Sampson walked over to the heavy carpet-cleaning machine and slowly pushed it out of the front door of the store. It was too heavy to carry, so he pushed it carefully down the sidewalk, in full view of people walking and cars driving.
Halfway down the block Sampson heard a police siren as a patrol car stopped right next to him. He looked around in genuine surprise as the police officers jumped out of their car and grabbed him. "Where did you get that machine, boy?" one of the cops asked him.
"From the store back there," Sampson answered honestly. "It's for my friend Eddie's new cleaning business."
"And who is this Eddie?" the officer asked.
Sampson looked down the street. He could just barely see the back of Eddie, running away as fast as he could, about to disappear around a corner.
Sampson's heart thudded in his chest. "How could Eddie play me?" he thought.

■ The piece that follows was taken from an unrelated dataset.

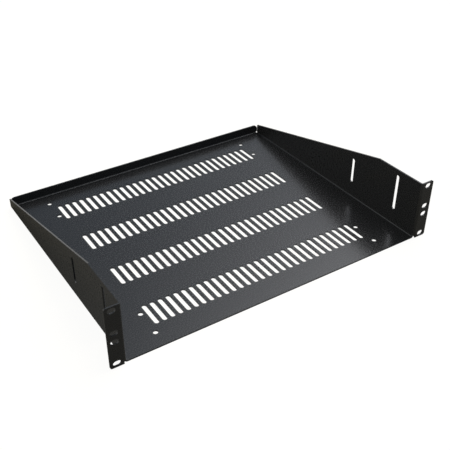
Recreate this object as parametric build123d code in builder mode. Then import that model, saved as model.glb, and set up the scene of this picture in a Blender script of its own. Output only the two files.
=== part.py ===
from build123d import *

import os

# A vented rack shelf, two rack units high: one steel sheet, punched flat and then folded.
# X runs across the rack, Y from front to back and Z up. The origin is below the middle of the shelf,
# on the surface that its underside rests on.

os.makedirs("parts", exist_ok=True)

# The rack that the shelf goes into, in mm.
rack_unit = 44.45
units = 2
height_clearance = 1.4
ear_to_ear_width = 482.6
unit_edge_to_slot = 6.35

# The sheet.
sheet = 1.9
fold_inside_radius = 1.4

# The ears: their corners, their slots, and the notch that parts their fold from the base's.
ear_width = 19.05
ear_corner_radius = 3.0
ear_slot_edge_distance = 8.75
ear_slot_length = 10.0
ear_slot_width = 7.0
ear_notch_height = 0.9

# The tray: its depth, how far its underside lies below the ears, and the lip at the rear.
body_depth = 381.0
underside_below_ears = 0.3
lip_height = 15.55
lip_end_gap = 1.35
lip_corner_radius = 7.0

# The walls: level at the front, then sloping down, and ending just before the lip.
wall_level_length = 82.4
wall_rear_height = 16.15
wall_corner_radius = 1.3
wall_to_lip_gap = 0.9

# The vents of the base: slots that run from front to back, in rows across the shelf. Their round
# ends are drawn as half of a polygon, because there are so many of them.
vent_length = 38.85
vent_width = 6.35
vent_end_polygon_sides = 16
vent_pitch = 11.1125
vent_row_spacing = 88.9
vent_row_edge_distance = 57.15
vent_to_hole_web = 2.5

# The round holes near the base's corners: in each corner two, one behind the other.
base_hole_diameter = 6.75
base_hole_side_distance = 51.25
base_hole_edge_distance = 25.4
base_hole_pair_spacing = 38.1

# The upright strap slots in each wall, from the front one to the rear one.
strap_slot_width = 5.9
strap_slot_lengths = [54.7, 38.85]
strap_slot_bottom = 25.0
strap_slot_spacing = 88.9
first_strap_slot = 44.45

# What follows from these: the ears and the walls.
ear_height = units * rack_unit - height_clearance
panel_top = underside_below_ears + ear_height
ear_mid_height = underside_below_ears + ear_height / 2
ear_front = -body_depth / 2
ear_tip = ear_to_ear_width / 2
body_width = ear_to_ear_width - 2 * ear_width
fold_outside_radius = fold_inside_radius + sheet
ear_fold_line = body_width / 2 + fold_inside_radius
wall_inner_face = body_width / 2 - sheet
wall_front = ear_front + fold_outside_radius
wall_rear = body_depth / 2 - sheet - wall_to_lip_gap
wall_base = fold_outside_radius

# The flat of the base, whose front edge is flush with the ears' rear faces.
base_half_width = body_width / 2 - fold_outside_radius
base_front = ear_front + sheet
base_rear = body_depth / 2 - fold_outside_radius
base_length = base_rear - base_front

# The vents fill the width between the columns of round holes, and the depth between the outer rows.
base_hole_columns = body_width - 2 * base_hole_side_distance
vent_space = base_hole_columns - base_hole_diameter - 2 * vent_to_hole_web
vents_in_row = int((vent_space - vent_width) / vent_pitch) + 1
vent_rows = round((body_depth - 2 * vent_row_edge_distance) / vent_row_spacing) + 1

# One vent, about its own centre.
with BuildSketch() as vent:
    with GridLocations(0, vent_length - vent_width, 1, 2):
        RegularPolygon(vent_width / 2, vent_end_polygon_sides)
    make_hull()


def fold_section(plane):
    """The end of a fold: a quarter ring of sheet about the plane's origin, from its X to its Y."""
    with BuildSketch(plane) as section:
        with BuildLine():
            inside = CenterArc((0, 0), fold_inside_radius, 0, 90)
            outside = CenterArc((0, 0), fold_outside_radius, 0, 90)
            Line(inside @ 0, outside @ 0)
            Line(inside @ 1, outside @ 1)
        make_face()
    return section.sketch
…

Instead of understanding what had happened, the police officer saw only a boy with a stolen machine on the sidewalk. Sampson felt his hands being pulled behind him and the handcuffs being laced to his wrists. He was in total disbelief.
The police tossed him in their car, took him to headquarters, and booked him for shoplifting. No matter how he tried to explain his innocence, no one wanted to listen. Being set up was the same as being guilty, it seemed, and no one had much sympathy for him.